We recall that anything that launches into space has to be registered. The Registration Convention law is sort of like a vehicle registration for spacecraft. In addition to the model, age, and ownership details, you have to register your spacecraft’s orbital path, where you’re launching it from, and what it will be doing in space. Also, the United Nations’ Outer Space Treaty (1967) states that outer space is free for exploitation and use by all states in conformity with international regulations, that States retain jurisdiction and control over objects they have launched into outer space and that States shall be liable for damage caused by their space objects.
Chapter VII of the Constitution of the International Telecommunication Union, Article 44 on the Use of the Radio-Frequency Spectrum and of the Geostationary-Satellite and Other Satellite Orbits, states that “Member States shall endeavour to limit the number of frequencies and the spectrum used to the minimum essential to provide in a satisfactory manner the necessary services. To that end, they shall endeavour to apply the latest technical advances as soon as possible.
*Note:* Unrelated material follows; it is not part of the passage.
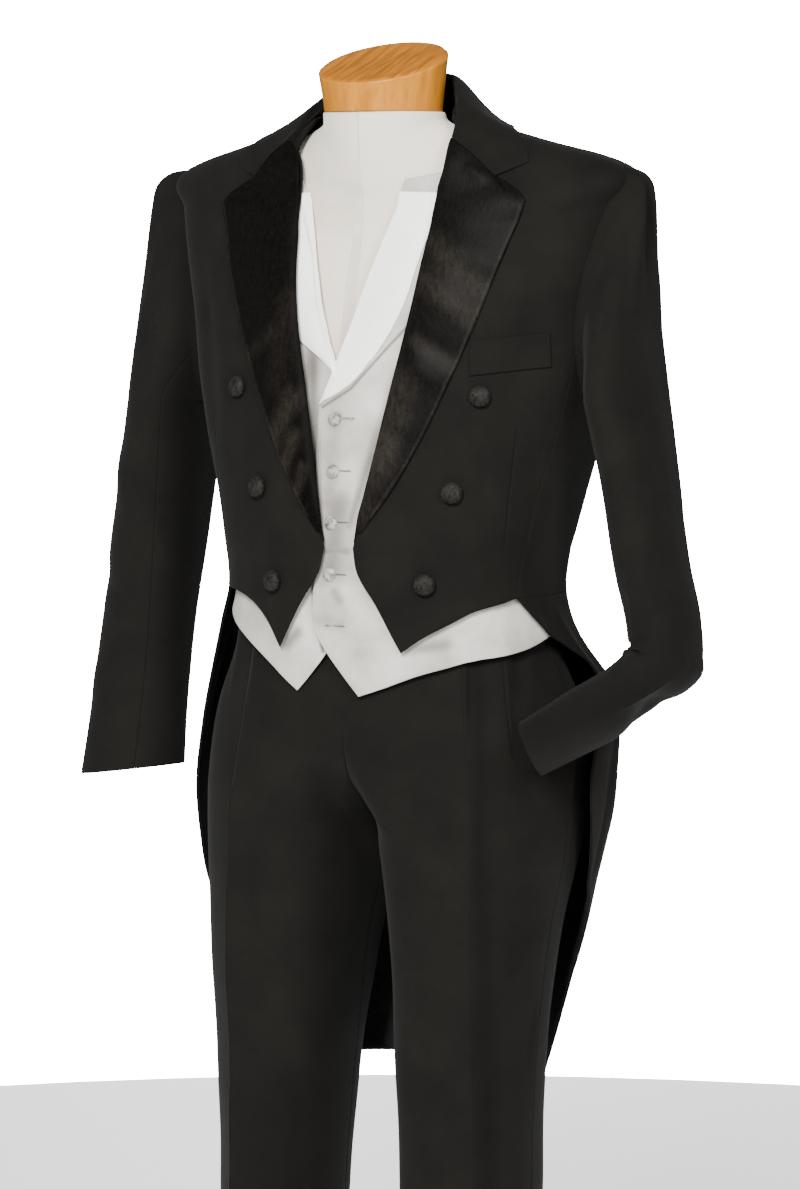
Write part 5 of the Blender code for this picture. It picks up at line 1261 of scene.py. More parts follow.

In using frequency bands for radio services, Member States shall bear in mind that radio frequencies and any associated orbits, including the geostationary-satellite orbit, are limited natural resources and that they must be used rationally, efficiently and economically, in conformity with the provisions of the Radio Regulations, so that countries or groups of countries may have equitable access to those orbits and frequencies, taking into account the special needs of the developing countries and the geographical situation of particular countries”.
As a conclusion, concerning the legality of artificial shooting stars, considering the fact that orbit, are limited natural resources and that they must be used rationally, efficiently and economically, this project of artificial shooting stars is thus legal but highly debatable on the moral, ecological, legal and political levels.